Irish Aid support to Typhoon Haiyan relief effort to exceed €3 million18/11/13
Irish Aid support to Typhoon Haiyan relief effort to exceed €3 million – Minister Costello
The Government has announced an additional €1.6 million in aid to victims of Typhoon Haiyan, bringing the total funds committed by Ireland to more than €3million. The funding will be channelled through trusted NGO partners and will support the provision of shelter, food, water and health services to the 13 million people affected by Typhoon Haiyan. This funding is in addition to:
- €1million funding announced on 11 November by Tánaiste and Minister for Foreign Affairs and Trade, Eamon Gilmore T.D.
- €500,000 worth of emergency supplies airlifted on 13 November to the Philippines that are currently being distributed to victims of the typhoon
Two members of Ireland’s Rapid Response Corps have also deployed to the Philippines to assist UN relief teams there. Further deployments and additional airlifts are anticipated.
Announcing the additional funding, Minister for Trade and Development Joe Costello T.D., said:
‘Ireland acted quickly to respond to Typhoon Haiyan, but as the magnitude of this disaster has become clear, it is all too apparent that further assistance is required. The situation is critical. Immediate threats to life include lack of safe drinking water, lack of shelter, trauma injuries, lack of sufficient food, lack of access to sanitation and personal hygiene. Our aid is being targeted directly to address these urgent needs.
Minister Costello also stressed the importance of improved coordination amongst donors to ensure that the aid which has already been delivered reaches the most needy as quickly as possible:
'The international community has learned many lessons from previous crises, such as the 2004 Tsunami and the 2010 Haiti earthquake.
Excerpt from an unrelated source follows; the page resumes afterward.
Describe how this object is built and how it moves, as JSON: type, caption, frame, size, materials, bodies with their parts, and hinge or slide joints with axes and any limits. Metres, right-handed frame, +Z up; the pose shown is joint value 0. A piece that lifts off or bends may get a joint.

Ireland has supported subsequent efforts by the UN Office for the Coordination of Humanitarian Affairs (OCHA) to establish clear systems to allow the most effective, efficient and rapid delivery of aid possible. Ireland will continue to make every effort to ensure our response is timely and effective, and meets the most critical, immediate needs'
17 November 2013
Note for Editors
- Irish Aid is the Government’s overseas development programme. It is managed by the Development Cooperation Division of the Department of Foreign Affairs and Trade.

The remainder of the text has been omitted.